As we watched her struggle with kids seemingly in every nook and cranny of her house, something caught my eye.
She was CLEANING.
Frankly, I would rather see her watching the children not busily cleaning the house.
What if little Simon decided to give little Charlie a frontal lobotomy on the coffee table? Would she drop her cleaning rag in time to prevent a nasty accident? Or would she continue cleaning while yelling "Simon! Make sure you go through Charlie's right nostril, QUICKFAST!"
Even though she happily announced she made it through the first day, I began to wonder maybe Connie was right when she said 9 kids would be too much for Rose.

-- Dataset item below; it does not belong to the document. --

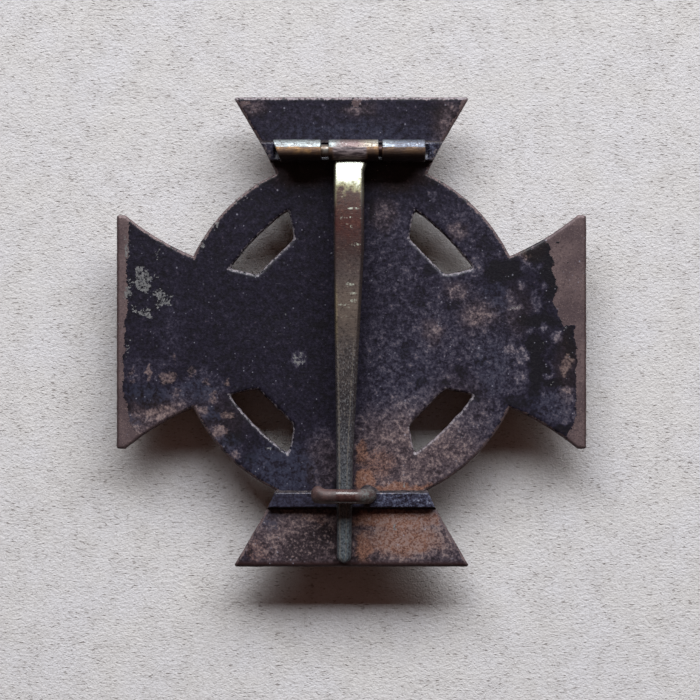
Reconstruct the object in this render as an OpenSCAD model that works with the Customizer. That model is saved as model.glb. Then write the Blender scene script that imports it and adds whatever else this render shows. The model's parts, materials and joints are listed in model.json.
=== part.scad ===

Finally, we find out that once a week, CP Mike ventures into Colorado City in order to replenish his family's drinking water supply. It seems the Centennial Park's ground water is contaminated with radium. Since he can't afford the $100 a month to have water delivered to his home, he has to travel to Colorado City's community water faucet to replenish his supply.
Now, we all know that Colorado City is not known to be very cordial to outsiders. So why would anyone with half a brain knowingly antagonize the goon squad that patrols and protects Colorado City?
Yep, CP Mike would.
You know what? I think the REAL reason the goon squad was taking pictures was because of all the cameras from the reality show. They could care less about former Brother Cawley. It just seems to me all of this was just so....silly.
And those 3 containers provides drinking water for a family of 22 for one week? I don't think so. Hell, just pay the $100 for water delivery and be done with it. Sorry CP Mike, no sympathy from me!